An Unconventional Step Taken in Understanding Alzheimer’s

An Unconventional Step Taken in Understanding Alzheimer’s

By Brian Costa

According to a recent study, researchers have learned that there may be a connection between bone loss and Alzheimer’s. A finding like this is incredibly important for the brain deteriorating illness that is Alzheimer’s, as most cases of the disease cannot be linked back to genetic markers that can be analyzed to examine a patient’s potential for developing the disease. In other words, it is hard to know who has the disease until behavioral and neurological signs appear, by which point treatment becomes nearly impossible. However, the newfound relationship between bone loss and Alzheimer’s may lead to a method for detecting Alzheimer’s before the classical symptoms materialize.

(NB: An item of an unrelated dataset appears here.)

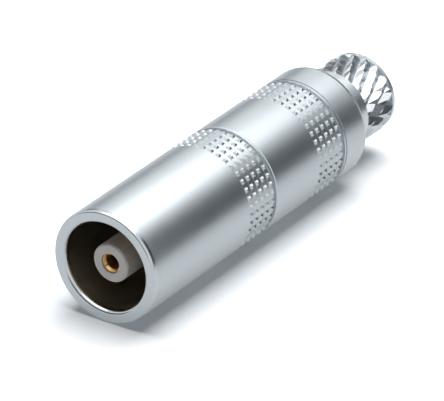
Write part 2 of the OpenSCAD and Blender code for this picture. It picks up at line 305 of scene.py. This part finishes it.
class SOCKET_OT_shell_and_nut(bpy.types.Operator):
    """Satin chrome for the front shell and the nut behind it"""
    bl_idname = "socket.shell_and_nut"
    bl_label = "Shell and nut"

    def execute(self, context):
        dress(satin_chrome(), "front_shell", "rear_nut")
        return {"FINISHED"}


class SOCKET_OT_stub(bpy.types.Operator):
    """Bright nickel for the crimp stub and the pieces that push on the insulators"""
    bl_idname = "socket.stub"
    bl_label = "Crimp stub and carrier"

    def execute(self, context):
        dress(bright_nickel(), "crimp_stub", "carrier_half_a", "carrier_half_b", "retaining_ring")
        return {"FINISHED"}


class SOCKET_OT_insulators(bpy.types.Operator):
    """Turned white fluoropolymer for the two insulators"""
    bl_idname = "socket.insulators"
    bl_label = "Insulators"

    def execute(self, context):
        dress(turned_fluoropolymer(), "front_insulator", "rear_insulator")
        return {"FINISHED"}


class SOCKET_OT_contact(bpy.types.Operator):
    """Gold plate for the contact"""
    bl_idname = "socket.contact"
    bl_label = "Contact"

    def execute(self, context):
        dress(gold_plate(), "female_contact")
        return {"FINISHED"}


class SOCKET_OT_crown(bpy.types.Operator):
    """Nickelled bronze for the earthing crown"""
    bl_idname = "socket.crown"
    bl_label = "Earthing crown"

    def execute(self, context):
        dress(nickelled_bronze(), "earthing_crown")
        return {"FINISHED"}


def card(name, corners, material):
    """A flat stage piece with its corners in millimetres on the table."""
    mesh = bpy.data.meshes.new(name)
    mesh.from_pydata([lying(*c) for c in corners], [], [(0, 1, 2, 3)])
    mesh.materials.append(material)
    piece = bpy.data.objects.new(name, mesh)
    bpy.context.scene.collection.objects.link(piece)
    return piece


def upright(foot, other_foot, height):
    """Corners of a card that stands on the table between two feet, given along and across."""
    return [(*foot, TABLE_LEVEL), (*other_foot, TABLE_LEVEL),
            (*other_foot, height), (*foot, height)]


def table_material():
    """Matt white table top: past white to the camera, paler in the metal, clear from below."""
    s = studio()
    material, tree, _ = new_material("matt_white_table")
    path = add_node(tree, "ShaderNodeLightPath")
    # past white to the camera, so that only the deep shade of the socket shows
    glare = add_node(tree, "ShaderNodeMapRange", {
        "Value": path.outputs["Is Camera Ray"], "To Min": 1, "To Max": 1 + s.glare}).outputs[0]
    white = add_node(tree, "ShaderNodeVectorMath", {
        0: s.white, 3: glare}, operation="SCALE").outputs[0]
    matt = add_node(tree, "ShaderNodeBsdfDiffuse", {"Color": white}).outputs[0]
    sheen = add_node(tree, "ShaderNodeMath", {
        0: path.outputs["Is Glossy Ray"], 1: s.sheen}, operation="MULTIPLY").outputs[0]
    # away from the socket the camera sees plain white, so that the table runs into the room
    reach = add_node(tree, "ShaderNodeVectorMath", {
        0: place(tree)}, operation="LENGTH").outputs["Value"]
    away = add_node(tree, "ShaderNodeMapRange", {
        "Value": reach, "From Min": TABLE_FADE_START, "From Max": TABLE_FADE_END}).outputs[0]
    lost = add_node(tree, "ShaderNodeMath", {
        0: path.outputs["Is Camera Ray"], 1: away}, operation="MULTIPLY").outputs[0]
    plain = add_node(tree, "ShaderNodeMath", {0: sheen, 1: lost}, operation="MAXIMUM").outputs[0]
    glow = add_node(tree, "ShaderNodeEmission", {"Color": (1, 1, 1, 1), "Strength": 1}).outputs[0]
    top = add_node(tree, "ShaderNodeMixShader", {0: plain, 1: matt, 2: glow}).outputs[0]
    below = add_node(tree, "ShaderNodeNewGeometry").outputs["Backfacing"]
    clear = add_node(tree, "ShaderNodeBsdfTransparent").outputs[0]
    one_sided = add_node(tree, "ShaderNodeMixShader", {0: below, 1: top, 2: clear}).outputs[0]
    feed(tree, tree.nodes["Material Output"], {"Surface": one_sided})
    return material


def card_material(name, rgb):
    """A flat card that shows in the metal at its own colour, however the lamps are set."""
    material, tree, _ = new_material(name)
    glow = add_node(tree, "ShaderNodeEmission", {"Color": rgba(rgb), "Strength": 1}).outputs[0]
    feed(tree, tree.nodes["Material Output"], {"Surface": glow})
    return material


def room():
    """A white room: strength 1 to the camera and in the metal, less as a fill on matt surfaces."""
    world = bpy.data.worlds.new("white_room")
    bpy.context.scene.world = world
    world.use_nodes = True
    tree = world.node_tree
    path = add_node(tree, "ShaderNodeLightPath").outputs
    shown = path["Is Camera Ray"]
    for ray in ("Is Glossy Ray", "Is Transmission Ray"):
        shown = add_node(tree, "ShaderNodeMath", {
            0: shown, 1: path[ray]}, operation="MAXIMUM").outputs[0]
    # what a matt surface gets by way of the metal counts as fill too
    shown = add_node(tree, "ShaderNodeMath", {
        0: shown, 1: path["Diffuse Depth"]}, operation="SUBTRACT", use_clamp=True).outputs[0]
    strength = add_node(tree, "ShaderNodeMapRange", {
        "Value": shown, "To Min": studio().fill, "To Max": 1}).outputs[0]
    feed(tree, tree.nodes["Background"], {"Color": (1, 1, 1, 1), "Strength": strength})


def softbox(name, size, brightness, centre):
    """An area lamp that shines straight down; its brightness is that of the white it shows."""
    lamp = bpy.data.lights.new(name, "AREA")
    lamp.shape = "RECTANGLE"
    lamp.size, lamp.size_y = [side * MM for side in size]
    lamp.energy = brightness * pi * lamp.size * lamp.size_y
    piece = bpy.data.objects.new(name, lamp)
    bpy.context.scene.collection.objects.link(piece)
    piece.visible_camera = False
    piece.matrix_world = Matrix.Translation(lying(*centre)) @ LYING.to_4x4()
    return piece


class SOCKET_OT_stage(bpy.types.Operator):
    """Table, cards, softbox, room and camera, placed as if the socket lay on the table"""
    bl_idname = "socket.stage"
    bl_label = "Stage"

    def execute(self, context):
        s = studio()
        self.table()
        self.cards(s)
        self.lamps(s)
        room()
        self.camera(s)
        context.scene.view_settings.view_transform = "Standard"
        return {"FINISHED"}

    def table(self):
        # anticlockwise as the camera sees it, so that the top faces the socket
        corners = [(along * TABLE_HALF, across * TABLE_HALF, TABLE_LEVEL)
                   for along, across in ((-1, 1), (-1, -1), (1, -1), (1, 1))]
        card("table_top", corners, table_material())

    def cards(self, s):
        """Cards that only show in the metal; the slanted end of the near one faces the mouth."""
        dark = card_material("dark_card", s.dark)
        grey = card_material("grey_card", s.grey)
        pieces = (
            card("near_card", [(17, -30, TABLE_LEVEL), (64, -30, TABLE_LEVEL),
                               (64, -30, 33), (28, -30, 33)], dark),
            card("far_card", upright((60, 120), (220, 120), 55), grey),
            card("front_card", upright((-80, -60), (-80, 150), 58), dark),
            card("tail_card", upright((250, -120), (250, 120), 90), dark),
            card("back_card", [(158, -100, 118), (158, 90, 118),
                               (300, 90, 118), (300, -100, 118)], grey),
        )
        for piece in pieces:
            piece.visible_camera = False
            piece.visible_diffuse = False
            piece.visible_shadow = False

    def lamps(self, s):
        """The softbox shows in the metal only, and the key lights matt surfaces only."""
        shown = softbox("overhead_softbox", SOFTBOX_SIZE, s.softbox, SOFTBOX_CENTRE)
        shown.visible_diffuse = False
        key = softbox("overhead_key", KEY_SIZE, s.key, KEY_CENTRE)
        key.visible_glossy = False

    def camera(self, s):
        """The view's own directions are worked out on the table and then turned into the frame."""
        out = Vector((-cos(s.pitch) * cos(s.yaw), -cos(s.pitch) * sin(s.yaw), sin(s.pitch)))
        right = Vector((sin(s.yaw), -cos(s.yaw), 0))
        up = out.cross(right)
        turn = LYING @ Matrix((right, up, out)).transposed()
        lens = bpy.data.cameras.new("camera")
        lens.sensor_width = SENSOR_WIDTH
        lens.lens = s.lens
        lens.clip_start, lens.clip_end = NEAREST_SEEN, FURTHEST_SEEN
        camera = bpy.data.objects.new("camera", lens)
        bpy.context.scene.collection.objects.link(camera)
        camera.matrix_world = turn.to_4x4()
        camera.location = lying(0, 0, 0) + turn @ Vector((s.aim_right, s.aim_up, s.distance))
        bpy.context.scene.camera = camera


class SOCKET_PT_panel(bpy.types.Panel):
    """Lists the socket's finishes and its stage"""
    bl_idname = "SOCKET_PT_panel"
    bl_label = "Coaxial socket"
    bl_space_type = "VIEW_3D"
    bl_region_type = "UI"
    bl_category = "Socket"

    def draw(self, context):
        for operator in OPERATORS:
            self.layout.operator(operator.bl_idname)
        for group in (finishes(), studio()):
            box = self.layout.box()
            for name in group.__annotations__:
                box.prop(group, name)


OPERATORS = (SOCKET_OT_shell_and_nut, SOCKET_OT_stub, SOCKET_OT_insulators, SOCKET_OT_contact,
             SOCKET_OT_crown, SOCKET_OT_stage)
CLASSES = (FinishSettings, StudioSettings, *OPERATORS, SOCKET_PT_panel)


def register():
    for cls in CLASSES:
        bpy.utils.register_class(cls)
    bpy.types.Scene.socket_finishes = bpy.props.PointerProperty(type=FinishSettings)
    bpy.types.Scene.socket_studio = bpy.props.PointerProperty(type=StudioSettings)


def unregister():
    del bpy.types.Scene.socket_studio
    del bpy.types.Scene.socket_finishes
    for cls in reversed(CLASSES):
        bpy.utils.unregister_class(cls)


def main():
    register()
    bpy.ops.socket.shell_and_nut()
    bpy.ops.socket.stub()
    bpy.ops.socket.insulators()
    bpy.ops.socket.contact()
    bpy.ops.socket.crown()
    bpy.ops.socket.stage()


if __name__ == "__main__":
    main()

The Northeast Ohio Medical University researchers worked with mice dubbed Htau mice which were genetically engineered to contain a type of the tau protein, a protein in humans that fails to function properly when they have Alzheimer’s. Departing from the classical method of studying only the brain mass and structure of the afflicted mice, the researchers measured the bone mineral density of the mice before the tau protein behaved irregularly and after the abnormality transpired (MNT). By doing so, they discovered that Htau mice had far less bone mineral density than mice that were healthy.

While the study has found a correlation between bone loss and Alzheimer’s, there is still more research to be done before understanding the mechanics of this relationship. Therefore, the Northeast Ohio Medical University team now believes that that studies and research should now be invested in uncovering the so-called “molecular mechanism” between bone loss and decreased levels of serotonin (MNT). Christine Dengler-Crish, who is an associate professor of pharmaceutical sciences at Northeast Ohio Medical University, argues that if this mechanism can be found, then, “Measurement of bone density, which is routinely performed in the clinic, could serve as a useful biomarker for assessing AD [Alzheimer’s disease] risk in our aging population” (MNT). Biomarkers, as discussed in an article by Kyle Strimbu, are “objective indications of medical state observed from outside the patient- which can be measured accurately and reproducibly” (NCBI). Therefore, if these markers can be detected early by doctors, preventive measures can be taken to reduce the chances of contracting Alzheimer’s in possible patients.  

This research is still in its infancy and cannot be used in clinical trials yet. Yet, the correlation found in this study may open new and original pathways that scientists may investigate. Instead of focusing solely on the nervous system, researchers can examine the relationship the disease has on other parts of the human body, thus revealing more clues about the mechanisms of the disorder and towards possible treatments.

It is essential that scientists continue to research and learn more about a disease that about 5.1 million Americans currently have (AFA) and that has been approximated to afflict half a million Americans that are currently younger than 65 years old (AFA). Alzheimer’s, whose symptoms include disorientation, behavioral changes, major confusion, and memory loss and get progressively worse over time, thus reduced people into mere shells; patients drift aimlessly without memories to anchor them in reality. It is a disease that robs people of their souls and minds, leading to a life that many would argue is worse than death. To save these patients and those who may contract the disease in the future, researchers must remain stalwart in their studies and continue to explore possible relationships between Alzheimer’s and areas of the body they have never before considered.